DATA BLOCK:
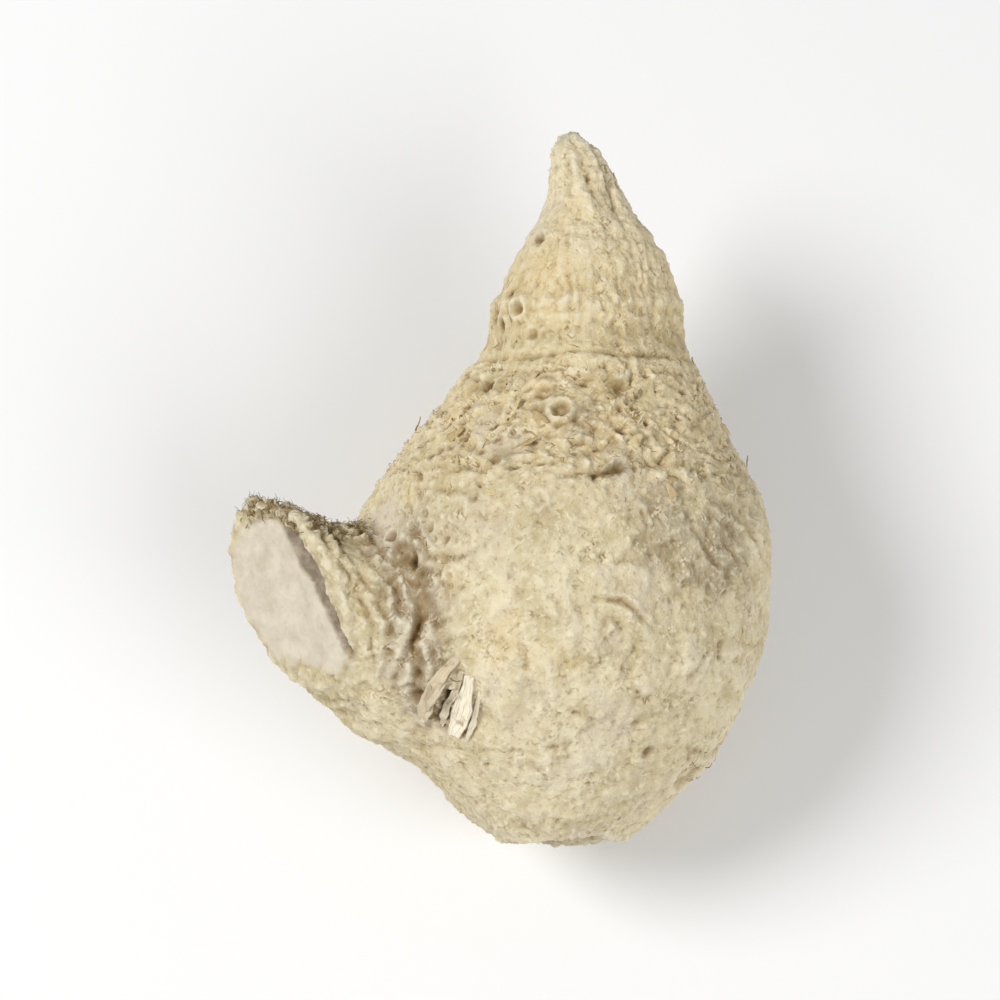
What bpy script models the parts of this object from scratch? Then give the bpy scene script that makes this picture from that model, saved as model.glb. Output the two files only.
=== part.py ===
"""A dried zedoary mother rhizome, lying on its side, as one closed solid.

It grew as one piece: a round belly, a ringed cone that ends in the growing point, and
the stump of a side branch that was broken off. Its frame is metres with +Z up. +Y runs
from the base to the growing point, the stump points to -X, and the origin is at the
middle of the bounding box on the surface that the rhizome rests on.
"""

import math

import bmesh
import bpy
from mathutils import Matrix, Vector

MM = 0.001

# Driving dimensions of the belly and cone
LENGTH = 54.6 * MM
BELLY_RADIUS = 16.0 * MM

# Height of the cross-section over its width, which changes between two shares of LENGTH
CONE_FLATNESS = 0.96
BELLY_FLATNESS = 0.90
FLATNESS_FROM = 0.2
FLATNESS_TO = 0.6

# How it lies: the cone points up a little, and the belly dried flat where it rests
CONE_RISE = math.radians(12)
REST_FLAT_DEPTH = 1.3 * MM

# Outline as (distance from the growing point, radius), in shares of LENGTH and BELLY_RADIUS
OUTLINE = (
    (0.000, 0.000),
    (0.012, 0.080),
    (0.032, 0.128),
    (0.075, 0.182),
    (0.143, 0.294),
    (0.241, 0.444),
    (0.290, 0.477),
    (0.330, 0.531),
    (0.371, 0.625),
    (0.450, 0.820),
    (0.551, 0.965),
    (0.635, 1.000),
    (0.730, 0.955),
    (0.830, 0.800),
    (0.905, 0.595),
    (0.950, 0.440),
    (0.980, 0.290),
    (1.000, 0.000),
)

# Leaf-scar rings as (distance from the growing point, height of the lip)
RINGS = (
    (8.6 * MM, 0.30 * MM),
    (17.4 * MM, 0.40 * MM),
    (26.2 * MM, 0.30 * MM),
    (46.5 * MM, 0.25 * MM),
)
RING_LIP = 1.1 * MM

# Middle line of the belly and cone: Y is 0 at this distance from the growing point, and the
# line sways as (distance from the growing point, offset along X, along Z)
MIDDLE_STATION = 35.5 * MM
SWAY = (
    (0.0 * MM, 0.9 * MM, 1.4 * MM),
    (3.8 * MM, 2.1 * MM, 1.4 * MM),
    (10.5 * MM, 2.4 * MM, 1.0 * MM),
    (17.5 * MM, 2.0 * MM, 0.6 * MM),
    (24.5 * MM, 0.8 * MM, 0.2 * MM),
    (34.0 * MM, 0.0 * MM, 0.0 * MM),
    (54.6 * MM, 0.4 * MM, 0.4 * MM),
)

# Soft lobes of the cross-section as (waves round the body, share of the radius, phase)
LOBES = ((2, 0.012, 0.9), (3, 0.018, 2.1), (5, 0.009, 0.4))

# Stump of the broken side branch, with (distance along it, radius) from inside the belly
# outwards. It was broken off on a slanting plane.
STUMP_START = Vector((0.0, -6.6, -0.1)) * MM
STUMP_LENGTH = 30.0 * MM
STUMP_OUTLINE = (
    (0.0 * MM, 0.0 * MM),
    (0.6 * MM, 4.0 * MM),
    (8.0 * MM, 7.8 * MM),
    (12.5 * MM, 8.2 * MM),
    (16.0 * MM, 7.0 * MM),
    (19.0 * MM, 5.8 * MM),
    (22.0 * MM, 5.4 * MM),
    (29.4 * MM, 5.2 * MM),
    (30.0 * MM, 0.0 * MM),
)
STUMP_LOBES = ((2, 0.035, 2.4), (3, 0.025, 0.3))
BREAK_CENTRE = Vector((-19.9, 0.6, 7.6)) * MM
BREAK_NORMAL = Vector((-0.71, -0.22, 0.67)).normalized()

# Low knobs as (distance from the growing point, angle from the top towards +X, radius,
# share of the radius that stands out)
KNOBS = (
    (30.6 * MM, math.radians(72), 5.6 * MM, 0.16),
    (44.0 * MM, math.radians(128), 3.4 * MM, 0.34),
    (42.5 * MM, math.radians(222), 3.0 * MM, 0.34),
    (27.5 * MM, math.radians(196), 3.0 * MM, 0.34),
)

# Fineness of the solid
PROFILE_STEPS = 96
ROUND_STEPS = 64
KNOB_SEGMENTS = 24
KNOB_RINGS = 14
MERGE_DISTANCE = 0.01 * MM
VOXEL = 0.75 * MM
SMOOTHING_FACTOR = 0.5
SMOOTHING_ROUNDS = 8
TRIANGLE_SHARE = 0.34
CUTTER_SIZE = 80.0 * MM

SKIN_COLOUR = (0.60, 0.50, 0.33, 1.0)
SKIN_ROUGHNESS = 0.86


def clear_scene():
    for thing in list(bpy.data.objects):
        bpy.data.objects.remove(thing, do_unlink=True)


def new_collection(name):
    made = bpy.data.collections.new(name)
    bpy.context.scene.collection.children.link(made)
    return made


def smooth_value(stations, at, column=1):
    """The value at a distance, on a smooth curve through the stations' values."""
    last = len(stations) - 1
    at = min(max(at, stations[0][0]), stations[last][0])
    i = max(k for k in range(last) if stations[k][0] <= at)

    def slope(k):
        low, high = max(k - 1, 0), min(k + 1, last)
        rise = stations[high][column] - stations[low][column]
        return rise / (stations[high][0] - stations[low][0])

    span = stations[i + 1][0] - stations[i][0]
    t = (at - stations[i][0]) / span
    return (
        stations[i][column] * (2 * t**3 - 3 * t**2 + 1)
        + stations[i + 1][column] * (3 * t**2 - 2 * t**3)
        + slope(i) * span * (t**3 - 2 * t**2 + t)
        + slope(i + 1) * span * (t**3 - t**2)
    )


def outline_radius(distance):
    """Radius of the turned body at a distance from the growing point, with its ring lips."""
    radius = smooth_value(OUTLINE, distance / LENGTH) * BELLY_RADIUS
    for ring, height in RINGS:
        beyond = (distance - ring) / RING_LIP
        radius += height * beyond * math.exp(0.5 * (1 - beyond * beyond))
    return max(radius, 0.0)


def turned_mesh(radius_of, length):
    """A profile down the Z axis, turned by a Screw modifier, as a plain mesh. radius_of gives
    the radius at a distance from the top. The points lie closer together near both ends."""
    count = PROFILE_STEPS
    shares = [(1 - math.cos(math.pi * i / count)) / 2 for i in range(count + 1)]
    points = [(radius_of(length * s), 0.0, -length * s) for s in shares]
    profile = bpy.data.meshes.new("profile")
    profile.from_pydata(points, [(i, i + 1) for i in range(count)], [])
    turned = bpy.data.objects.new("turned", profile)
    bpy.context.scene.collection.objects.link(turned)
    screw = turned.modifiers.new("screw", "SCREW")
    screw.steps = screw.render_steps = ROUND_STEPS
    screw.use_merge_vertices = True
    screw.merge_threshold = MERGE_DISTANCE
    bpy.context.view_layer.update()
    evaluated = turned.evaluated_get(bpy.context.evaluated_depsgraph_get())
    mesh = bpy.data.meshes.new_from_object(evaluated)
    bpy.data.objects.remove(turned, do_unlink=True)
    return mesh


def face_outwards(mesh):
    """Turns every face of a closed mesh outwards."""
    sound = bmesh.new()
    sound.from_mesh(mesh)
    bmesh.ops.recalc_face_normals(sound, faces=sound.faces)
    sound.to_mesh(mesh)
    sound.free()


def lobed_radius(radius, angle, lobes):
    """The radius at an angle, with the soft lobes of a grown cross-section."""
    for waves, share, phase in lobes:
        radius *= 1 + share * math.cos(waves * angle + phase)
    return radius


def middle_line(distance):
    """Point of the body's middle line at a distance from the growing point."""
    return Vector(
        (
            smooth_value(SWAY, distance, 1),
            MIDDLE_STATION - distance,
            smooth_value(SWAY, distance, 2),
        )
    )


def flatness(distance):
    """Height of the cross-section over its width, from the cone to the belly."""
    share = (distance / LENGTH - FLATNESS_FROM) / (FLATNESS_TO - FLATNESS_FROM)
    share = min(max(share, 0.0), 1.0)
    return CONE_FLATNESS + (BELLY_FLATNESS - CONE_FLATNESS) * share


def grown_point(distance, angle, radius):
    """A point of the grown body: angle runs from the top (+Z) towards +X."""
    lobed = lobed_radius(radius, angle, LOBES)
    offset = Vector(
        (lobed * math.sin(angle), 0.0, lobed * math.cos(angle) * flatness(distance))
    )
    return middle_line(distance) + offset


def make_body(collection):
    """The belly and cone, lying along Y, with the sway and lobes of a grown thing."""
    mesh = turned_mesh(outline_radius, LENGTH)
    for vertex in mesh.vertices:
        x, y, z = vertex.co
        vertex.co = grown_point(-z, math.atan2(x, y), math.hypot(x, y))
    face_outwards(mesh)
    body = bpy.data.objects.new("rhizome", mesh)
    collection.objects.link(body)
    return body


def as_helper(thing, collection):
    """Hides a shape that only cuts or joins the body."""
    for holder in thing.users_collection:
        holder.objects.unlink(thing)
    collection.objects.link(thing)
    thing.hide_render = True
    thing.display_type = "WIRE"
    return thing


def stump_radius(distance):
    """Radius of the side branch at a distance along its axis."""
    return max(smooth_value(STUMP_OUTLINE, distance), 0.0)


def make_stump(collection):
    """The side branch before it is broken off, wider where it leaves the belly."""
    mesh = turned_mesh(stump_radius, STUMP_LENGTH)
    for vertex in mesh.vertices:
        x, y, z = vertex.co
        angle = math.atan2(x, y)
        radius = lobed_radius(math.hypot(x, y), angle, STUMP_LOBES)
        vertex.co = (radius * math.sin(angle), radius * math.cos(angle), -z)
    face_outwards(mesh)
    stump = bpy.data.objects.new("stump", mesh)
    stump.location = STUMP_START
    stump.rotation_mode = "QUATERNION"
    stump.rotation_quaternion = (BREAK_CENTRE - STUMP_START).to_track_quat("Z", "Y")
    return as_helper(stump, collection)


def make_knob(number, distance, angle, radius, stands_out, collection):
    """A low round knob, where a root or a bud left the belly."""
    surface = grown_point(distance, angle, outline_radius(distance))
    inwards = (middle_line(distance) - surface).normalized()
    bpy.ops.mesh.primitive_uv_sphere_add(
        segments=KNOB_SEGMENTS, ring_count=KNOB_RINGS, radius=radius
    )
    knob = bpy.context.object
    knob.name = f"knob_{number}"
    knob.location = surface + inwards * radius * (1 - stands_out)
    return as_helper(knob, collection)


def make_cutter(name, point, normal, collection):
    """A cube whose one face lies on the plane through point, and which fills the side that
    normal points to."""
    bpy.ops.mesh.primitive_cube_add(size=CUTTER_SIZE)
    cutter = bpy.context.object
    cutter.name = name
    cutter.rotation_mode = "QUATERNION"
    cutter.rotation_quaternion = normal.to_track_quat("Z", "Y")
    cutter.location = point + normal * CUTTER_SIZE / 2
    return as_helper(cutter, collection)


def add_boolean(body, helper, operation):
    boolean = body.modifiers.new(helper.name, "BOOLEAN")
    boolean.operation = operation
    boolean.solver = "EXACT"
    boolean.object = helper


def blend_joints(body):
    """Makes one even skin over the joined shapes and softens the creases between them."""
    remesh = body.modifiers.new("even_skin", "REMESH")
    remesh.mode = "VOXEL"
    remesh.voxel_size = VOXEL
    smooth = body.modifiers.new("soft_creases", "SMOOTH")
    smooth.factor = SMOOTHING_FACTOR
    smooth.iterations = SMOOTHING_ROUNDS
    lighten = body.modifiers.new("fewer_faces", "DECIMATE")
    lighten.ratio = TRIANGLE_SHARE


def box_of(body):
    """Lowest and highest corner of the finished body, with its modifiers."""
    bpy.context.view_layer.update()
    evaluated = body.evaluated_get(bpy.context.evaluated_depsgraph_get())
    mesh = evaluated.to_mesh()
    corners = [body.matrix_world @ vertex.co for vertex in mesh.vertices]
    evaluated.to_mesh_clear()
    low = Vector([min(c[axis] for c in corners) for axis in range(3)])
    high = Vector([max(c[axis] for c in corners) for axis in range(3)])
    return low, high


def make_material():
    skin = bpy.data.materials.new("dry_skin")
    skin.use_nodes = True
    shader = skin.node_tree.nodes["Principled BSDF"]
    shader.inputs["Base Color"].default_value = SKIN_COLOUR
    shader.inputs["Roughness"].default_value = SKIN_ROUGHNESS
    shader.inputs["Metallic"].default_value = 0.0
    return skin


def lay_down(things):
    """Turns everything about X, so that the cone rises and the belly's rest flat faces down."""
    lying = Matrix.Rotation(CONE_RISE, 4, "X")
    for thing in things:
        thing.matrix_world = lying @ thing.matrix_world
    bpy.context.view_layer.update()


def put_on_origin(body, things):
    """Moves everything so that the origin is at the middle of the body's underside."""
    low, high = box_of(body)
    shift = Matrix.Translation((-(low.x + high.x) / 2, -(low.y + high.y) / 2, -low.z))
    for thing in things:
        thing.matrix_world = shift @ thing.matrix_world


def build():
    clear_scene()
    plant = new_collection("zedoary")
    helpers = new_collection("cutters")
    body = make_body(plant)
    add_boolean(body, make_stump(helpers), "UNION")
    for number, knob in enumerate(KNOBS, start=1):
        add_boolean(body, make_knob(number, *knob, helpers), "UNION")
    blend_joints(body)
    side_break = make_cutter("side_break", BREAK_CENTRE, BREAK_NORMAL, helpers)
    add_boolean(body, side_break, "DIFFERENCE")
    bpy.context.view_layer.update()
    lay_down([body, *helpers.objects])
    underside = Vector((0, 0, box_of(body)[0].z + REST_FLAT_DEPTH))
    rest_flat = make_cutter("rest_flat", underside, Vector((0, 0, -1)), helpers)
    add_boolean(body, rest_flat, "DIFFERENCE")
    bpy.context.view_layer.update()
    put_on_origin(body, [body, *helpers.objects])
    body.data.materials.append(make_material())
    body.data.shade_smooth()


build()
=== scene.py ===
# %% [markdown]
# # A dried zedoary rhizome
#
# Zedoary is a relative of ginger and turmeric. The spice is its dried mother rhizome, a
# swollen underground stem: a round belly, a cone that ends in the growing point, a ring for
# each leaf that it once had, and the stump of a side branch that was broken off.
#
# It grew as one piece, so the model is one skin with a finely worked surface. Only what is
# loose on the real thing is a mesh of its own: torn scales of old leaf sheaths, root fibres,
# crumbs and the ribbons of a torn root.

import math

import bmesh
import bpy
import numpy as np
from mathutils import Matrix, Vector


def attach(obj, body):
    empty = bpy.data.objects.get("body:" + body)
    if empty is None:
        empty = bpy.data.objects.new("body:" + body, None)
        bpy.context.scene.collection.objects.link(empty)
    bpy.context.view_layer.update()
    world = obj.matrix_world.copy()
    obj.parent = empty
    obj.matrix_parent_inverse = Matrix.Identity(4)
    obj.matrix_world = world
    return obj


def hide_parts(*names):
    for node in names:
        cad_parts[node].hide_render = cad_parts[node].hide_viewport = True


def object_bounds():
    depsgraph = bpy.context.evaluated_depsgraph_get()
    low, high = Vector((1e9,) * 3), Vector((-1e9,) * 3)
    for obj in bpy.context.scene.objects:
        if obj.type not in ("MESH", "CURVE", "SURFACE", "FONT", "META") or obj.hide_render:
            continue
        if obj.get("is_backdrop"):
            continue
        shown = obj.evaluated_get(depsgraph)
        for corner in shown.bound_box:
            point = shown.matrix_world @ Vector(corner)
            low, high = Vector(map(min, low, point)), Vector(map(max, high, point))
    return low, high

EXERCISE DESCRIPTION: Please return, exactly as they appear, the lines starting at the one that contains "lay_down([body, *helpers.objects])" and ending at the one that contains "cad_parts[node].hide_render = cad_parts[node].hide_viewport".

THE OUTPUT:
    lay_down([body, *helpers.objects])
    underside = Vector((0, 0, box_of(body)[0].z + REST_FLAT_DEPTH))
    rest_flat = make_cutter("rest_flat", underside, Vector((0, 0, -1)), helpers)
    add_boolean(body, rest_flat, "DIFFERENCE")
    bpy.context.view_layer.update()
    put_on_origin(body, [body, *helpers.objects])
    body.data.materials.append(make_material())
    body.data.shade_smooth()


build()
=== scene.py ===
# %% [markdown]
# # A dried zedoary rhizome
#
# Zedoary is a relative of ginger and turmeric. The spice is its dried mother rhizome, a
# swollen underground stem: a round belly, a cone that ends in the growing point, a ring for
# each leaf that it once had, and the stump of a side branch that was broken off.
#
# It grew as one piece, so the model is one skin with a finely worked surface. Only what is
# loose on the real thing is a mesh of its own: torn scales of old leaf sheaths, root fibres,
# crumbs and the ribbons of a torn root.

import math

import bmesh
import bpy
import numpy as np
from mathutils import Matrix, Vector


def attach(obj, body):
    empty = bpy.data.objects.get("body:" + body)
    if empty is None:
        empty = bpy.data.objects.new("body:" + body, None)
        bpy.context.scene.collection.objects.link(empty)
    bpy.context.view_layer.update()
    world = obj.matrix_world.copy()
    obj.parent = empty
    obj.matrix_parent_inverse = Matrix.Identity(4)
    obj.matrix_world = world
    return obj


def hide_parts(*names):
    for node in names:
        cad_parts[node].hide_render = cad_parts[node].hide_viewport = True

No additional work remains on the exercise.